Copy the full set of lines exactly as given.

▶ Data excerpt
*****

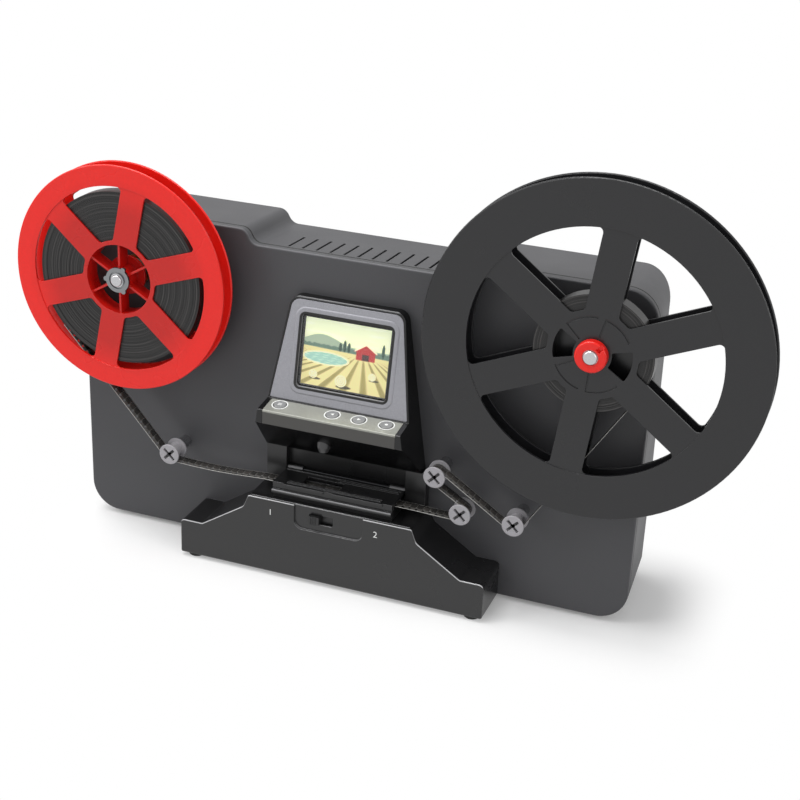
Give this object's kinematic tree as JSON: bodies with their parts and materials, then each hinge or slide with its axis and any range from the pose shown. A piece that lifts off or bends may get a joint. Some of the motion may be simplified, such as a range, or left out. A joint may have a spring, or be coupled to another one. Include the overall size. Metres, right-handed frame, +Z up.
{
  "type": "film scanner",
  "caption": "Film scanner: upright body with a supply reel, a take-up reel, guide rollers, a lit film gate with a camera, a small screen and keys.",
  "frame": {"origin": "on the floor plane, under the middle of the overall length and depth", "axes": "+X to the right along the front, +Y to the back, +Z up"},
  "size_m": [0.4164, 0.0946, 0.2496],
  "materials": {
    "body_plastic": "fine moulded texture, dark grey",
    "base_plastic": "black, satin to glossy",
    "head_plastic": "black, semi-gloss",
    "gate_plastic": "black, semi-gloss",
    "silver_trim": "satin silver paint",
    "button_plastic": "satin silver with light rings",
    "switch_plastic": "black, ribbed",
    "clear_window": "clear, black border",
    "screen": "lit colour display",
    "lens_glass": "coated glass",
    "diffuser": "milk white",
    "circuit_board": "green solder mask",
    "screw_steel": "blackened steel",
    "bright_steel": "turned bright steel",
    "motor_steel": "drawn can",
    "chassis_steel": "zinc plated sheet",
    "socket_metal": "nickel plated",
    "bronze": "sintered bronze",
    "rubber": "matt black",
    "felt": "grey felt",
    "claw_plastic": "natural acetal",
    "red_plastic": "moulded red",
    "reel_black": "moulded black, satin",
    "film": "dark grey-brown film base",
    "roller_plastic": "mid grey moulded"
  },
  "bodies": {
    "machine": {"front_cover": "body_plastic", "rear_cover": "body_plastic", "cover_screws": "screw_steel", "rubber_feet": "rubber", "base_shell": "base_plastic", "base_plate": "body_plastic", "switch_body": "switch_plastic", "screen_housing": "head_plastic", "screen_bezel": "silver_trim", "screen_window": "clear_window", "screen_module": "screen", "button_plate": "silver_trim", "button_board": "circuit_board", "camera_module": "circuit_board", "camera_barrel": "head_plastic", "camera_lens": "lens_glass", "gate_frame": "gate_plastic", "gate_hinge_pin": "bright_steel", "film_bed": "gate_plastic", "light_diffuser": "diffuser", "light_board": "circuit_board", "claw_rail": "bright_steel", "feed_motor": "motor_steel", "supply_bush": "bronze", "supply_brake": "felt", "takeup_bush": "bronze", "takeup_motor": "motor_steel", "drive_belt": "rubber", "film_strip": "film", "roller_posts": "bright_steel", "inner_chassis": "chassis_steel", "main_board": "circuit_board", "card_slot": "socket_metal", "data_port": "socket_metal", "power_jack": "base_plastic"},
    "supply_reel": {"supply_reel_front": "red_plastic", "supply_reel_rear": "red_plastic", "supply_film": "film", "supply_spindle": "bright_steel", "supply_washer": "bright_steel"},
    "takeup_reel": {"takeup_reel_front": "reel_black", "takeup_reel_rear": "reel_black", "takeup_film": "film", "takeup_spindle": "bright_steel", "takeup_adapter": "red_plastic", "takeup_pulley": "claw_plastic"},
    "motor_shaft": {"motor_pulley": "bronze"},
    "gate": {"gate_door": "gate_plastic"},
    "slide_switch": {"switch_knob": "switch_plastic"},
    "crank": {"feed_crank": "claw_plastic"},
    "claw": {"film_claw": "claw_plastic"},
    "key_menu": {"button_menu": "button_plastic"},
    "key_back": {"button_back": "button_plastic"},
    "key_play": {"button_play": "button_plastic"},
    "key_enter": {"button_enter": "button_plastic"},
    "guide_roller_1": {"roller_1": "roller_plastic"},
    "guide_roller_2": {"roller_2": "roller_plastic"},
    "guide_roller_3": {"roller_3": "roller_plastic"},
    "guide_roller_4": {"roller_4": "roller_plastic"}
  },
  "joints": [
    {"name": "takeup_spin", "type": "hinge", "parent": "machine", "child": "takeup_reel", "pos_m": [0.1193, -0.0327, 0.1607], "axis": [0, -1, 0], "continuous": true},
    {"name": "supply_spin", "type": "hinge", "parent": "machine", "child": "supply_reel", "pos_m": [-0.1447, -0.0327, 0.1575], "axis": [0, -1, 0], "continuous": true},
    {"name": "motor_spin", "type": "hinge", "parent": "machine", "child": "motor_shaft", "pos_m": [0.0833, -0.0017, 0.1307], "axis": [0, -1, 0], "continuous": true},
    {"name": "roller_1_spin", "type": "hinge", "parent": "machine", "child": "guide_roller_1", "pos_m": [-0.1161, -0.0327, 0.0579], "axis": [0, -1, 0], "continuous": true},
    {"name": "roller_2_spin", "type": "hinge", "parent": "machine", "child": "guide_roller_2", "pos_m": [0.0413, -0.0327, 0.0767], "axis": [0, -1, 0], "continuous": true},
    {"name": "roller_3_spin", "type": "hinge", "parent": "machine", "child": "guide_roller_3", "pos_m": [0.0566, -0.0327, 0.0578], "axis": [0, -1, 0], "continuous": true},
    {"name": "roller_4_spin", "type": "hinge", "parent": "machine", "child": "guide_roller_4", "pos_m": [0.086, -0.0327, 0.0578], "axis": [0, -1, 0], "continuous": true},
    {"name": "gate_hinge", "type": "hinge", "parent": "machine", "child": "gate", "pos_m": [-0.0151, -0.0203, 0.0564], "axis": [-1, 0, 0], "range_deg": [0, 50]},
    {"name": "format_slide", "type": "slide", "parent": "machine", "child": "slide_switch", "axis": [1, 0, 0], "range_m": [0, 0.007]},
    {"name": "press_menu", "type": "slide", "parent": "machine", "child": "key_menu", "axis": [0, 0.1425, -0.9898], "range_m": [0, 0.0005], "stiffness_N_per_m": 1000},
    {"name": "press_back", "type": "slide", "parent": "machine", "child": "key_back", "axis": [0, 0.1425, -0.9898], "range_m": [0, 0.0005], "stiffness_N_per_m": 1000},
    {"name": "press_play", "type": "slide", "parent": "machine", "child": "key_play", "axis": [0, 0.1425, -0.9898], "range_m": [0, 0.0005], "stiffness_N_per_m": 1000},
    {"name": "press_enter", "type": "slide", "parent": "machine", "child": "key_enter", "axis": [0, 0.1425, -0.9898], "range_m": [0, 0.0005], "stiffness_N_per_m": 1000},
    {"name": "crank_spin", "type": "hinge", "parent": "machine", "child": "crank", "pos_m": [-0.0021, -0.0305, 0.0355], "axis": [0, -1, 0], "continuous": true},
    {"name": "claw_slide", "type": "slide", "parent": "machine", "child": "claw", "axis": [1, 0, 0], "range_m": [-0.0021, 0.0021]}
  ],
  "couplings": [
    {"joint": "motor_spin", "follows": "takeup_spin", "ratio": 2.5},
    {"joint": "supply_spin", "follows": "takeup_spin", "ratio": 0.6493},
    {"joint": "roller_1_spin", "follows": "takeup_spin", "ratio": 7.7143},
    {"joint": "roller_2_spin", "follows": "takeup_spin", "ratio": -7.7143},
    {"joint": "roller_3_spin", "follows": "takeup_spin", "ratio": 7.7143},
    {"joint": "roller_4_spin", "follows": "takeup_spin", "ratio": 7.7143}
  ]
}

*****

▶ Completed exercise
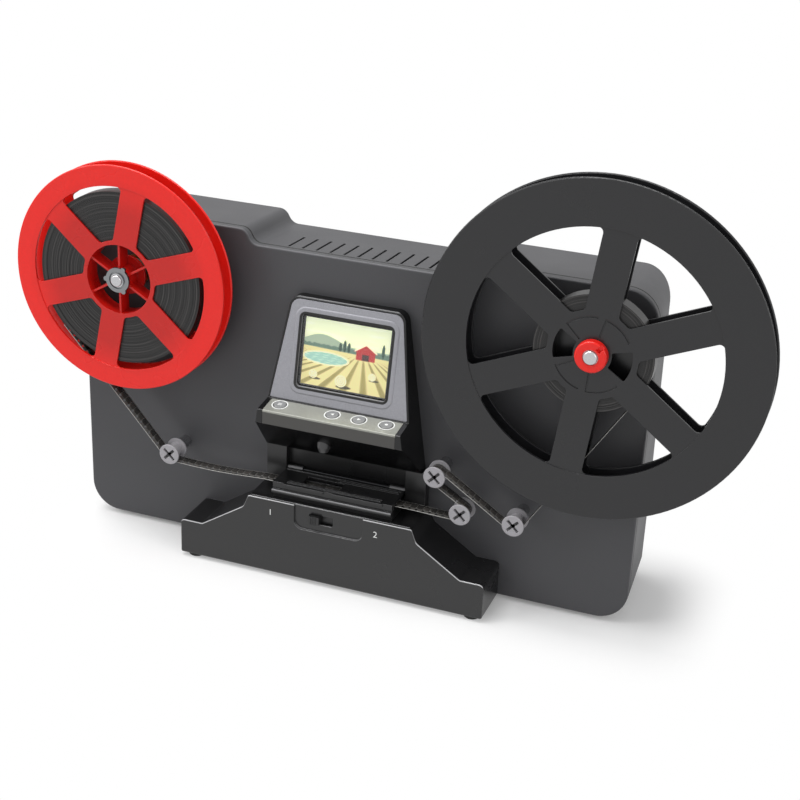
Give this object's kinematic tree as JSON: bodies with their parts and materials, then each hinge or slide with its axis and any range from the pose shown. A piece that lifts off or bends may get a joint. Some of the motion may be simplified, such as a range, or left out. A joint may have a spring, or be coupled to another one. Include the overall size. Metres, right-handed frame, +Z up.
{
  "type": "film scanner",
  "caption": "Film scanner: upright body with a supply reel, a take-up reel, guide rollers, a lit film gate with a camera, a small screen and keys.",
  "frame": {"origin": "on the floor plane, under the middle of the overall length and depth", "axes": "+X to the right along the front, +Y to the back, +Z up"},
  "size_m": [0.4164, 0.0946, 0.2496],
  "materials": {
    "body_plastic": "fine moulded texture, dark grey",
    "base_plastic": "black, satin to glossy",
    "head_plastic": "black, semi-gloss",
    "gate_plastic": "black, semi-gloss",
    "silver_trim": "satin silver paint",
    "button_plastic": "satin silver with light rings",
    "switch_plastic": "black, ribbed",
    "clear_window": "clear, black border",
    "screen": "lit colour display",
    "lens_glass": "coated glass",
    "diffuser": "milk white",
    "circuit_board": "green solder mask",
    "screw_steel": "blackened steel",
    "bright_steel": "turned bright steel",
    "motor_steel": "drawn can",
    "chassis_steel": "zinc plated sheet",
    "socket_metal": "nickel plated",
    "bronze": "sintered bronze",
    "rubber": "matt black",
    "felt": "grey felt",
    "claw_plastic": "natural acetal",
    "red_plastic": "moulded red",
    "reel_black": "moulded black, satin",
    "film": "dark grey-brown film base",
    "roller_plastic": "mid grey moulded"
  },
  "bodies": {
    "machine": {"front_cover": "body_plastic", "rear_cover": "body_plastic", "cover_screws": "screw_steel", "rubber_feet": "rubber", "base_shell": "base_plastic", "base_plate": "body_plastic", "switch_body": "switch_plastic", "screen_housing": "head_plastic", "screen_bezel": "silver_trim", "screen_window": "clear_window", "screen_module": "screen", "button_plate": "silver_trim", "button_board": "circuit_board", "camera_module": "circuit_board", "camera_barrel": "head_plastic", "camera_lens": "lens_glass", "gate_frame": "gate_plastic", "gate_hinge_pin": "bright_steel", "film_bed": "gate_plastic", "light_diffuser": "diffuser", "light_board": "circuit_board", "claw_rail": "bright_steel", "feed_motor": "motor_steel", "supply_bush": "bronze", "supply_brake": "felt", "takeup_bush": "bronze", "takeup_motor": "motor_steel", "drive_belt": "rubber", "film_strip": "film", "roller_posts": "bright_steel", "inner_chassis": "chassis_steel", "main_board": "circuit_board", "card_slot": "socket_metal", "data_port": "socket_metal", "power_jack": "base_plastic"},
    "supply_reel": {"supply_reel_front": "red_plastic", "supply_reel_rear": "red_plastic", "supply_film": "film", "supply_spindle": "bright_steel", "supply_washer": "bright_steel"},
    "takeup_reel": {"takeup_reel_front": "reel_black", "takeup_reel_rear": "reel_black", "takeup_film": "film", "takeup_spindle": "bright_steel", "takeup_adapter": "red_plastic", "takeup_pulley": "claw_plastic"},
    "motor_shaft": {"motor_pulley": "bronze"},
    "gate": {"gate_door": "gate_plastic"},
    "slide_switch": {"switch_knob": "switch_plastic"},
    "crank": {"feed_crank": "claw_plastic"},
    "claw": {"film_claw": "claw_plastic"},
    "key_menu": {"button_menu": "button_plastic"},
    "key_back": {"button_back": "button_plastic"},
    "key_play": {"button_play": "button_plastic"},
    "key_enter": {"button_enter": "button_plastic"},
    "guide_roller_1": {"roller_1": "roller_plastic"},
    "guide_roller_2": {"roller_2": "roller_plastic"},
    "guide_roller_3": {"roller_3": "roller_plastic"},
    "guide_roller_4": {"roller_4": "roller_plastic"}
  },
  "joints": [
    {"name": "takeup_spin", "type": "hinge", "parent": "machine", "child": "takeup_reel", "pos_m": [0.1193, -0.0327, 0.1607], "axis": [0, -1, 0], "continuous": true},
    {"name": "supply_spin", "type": "hinge", "parent": "machine", "child": "supply_reel", "pos_m": [-0.1447, -0.0327, 0.1575], "axis": [0, -1, 0], "continuous": true},
    {"name": "motor_spin", "type": "hinge", "parent": "machine", "child": "motor_shaft", "pos_m": [0.0833, -0.0017, 0.1307], "axis": [0, -1, 0], "continuous": true},
    {"name": "roller_1_spin", "type": "hinge", "parent": "machine", "child": "guide_roller_1", "pos_m": [-0.1161, -0.0327, 0.0579], "axis": [0, -1, 0], "continuous": true},
    {"name": "roller_2_spin", "type": "hinge", "parent": "machine", "child": "guide_roller_2", "pos_m": [0.0413, -0.0327, 0.0767], "axis": [0, -1, 0], "continuous": true},
    {"name": "roller_3_spin", "type": "hinge", "parent": "machine", "child": "guide_roller_3", "pos_m": [0.0566, -0.0327, 0.0578], "axis": [0, -1, 0], "continuous": true},
    {"name": "roller_4_spin", "type": "hinge", "parent": "machine", "child": "guide_roller_4", "pos_m": [0.086, -0.0327, 0.0578], "axis": [0, -1, 0], "continuous": true},
    {"name": "gate_hinge", "type": "hinge", "parent": "machine", "child": "gate", "pos_m": [-0.0151, -0.0203, 0.0564], "axis": [-1, 0, 0], "range_deg": [0, 50]},
    {"name": "format_slide", "type": "slide", "parent": "machine", "child": "slide_switch", "axis": [1, 0, 0], "range_m": [0, 0.007]},
    {"name": "press_menu", "type": "slide", "parent": "machine", "child": "key_menu", "axis": [0, 0.1425, -0.9898], "range_m": [0, 0.0005], "stiffness_N_per_m": 1000},
    {"name": "press_back", "type": "slide", "parent": "machine", "child": "key_back", "axis": [0, 0.1425, -0.9898], "range_m": [0, 0.0005], "stiffness_N_per_m": 1000},
    {"name": "press_play", "type": "slide", "parent": "machine", "child": "key_play", "axis": [0, 0.1425, -0.9898], "range_m": [0, 0.0005], "stiffness_N_per_m": 1000},
    {"name": "press_enter", "type": "slide", "parent": "machine", "child": "key_enter", "axis": [0, 0.1425, -0.9898], "range_m": [0, 0.0005], "stiffness_N_per_m": 1000},
    {"name": "crank_spin", "type": "hinge", "parent": "machine", "child": "crank", "pos_m": [-0.0021, -0.0305, 0.0355], "axis": [0, -1, 0], "continuous": true},
    {"name": "claw_slide", "type": "slide", "parent": "machine", "child": "claw", "axis": [1, 0, 0], "range_m": [-0.0021, 0.0021]}
  ],
  "couplings": [
    {"joint": "motor_spin", "follows": "takeup_spin", "ratio": 2.5},
    {"joint": "supply_spin", "follows": "takeup_spin", "ratio": 0.6493},
    {"joint": "roller_1_spin", "follows": "takeup_spin", "ratio": 7.7143},
    {"joint": "roller_2_spin", "follows": "takeup_spin", "ratio": -7.7143},
    {"joint": "roller_3_spin", "follows": "takeup_spin", "ratio": 7.7143},
    {"joint": "roller_4_spin", "follows": "takeup_spin", "ratio": 7.7143}
  ]
}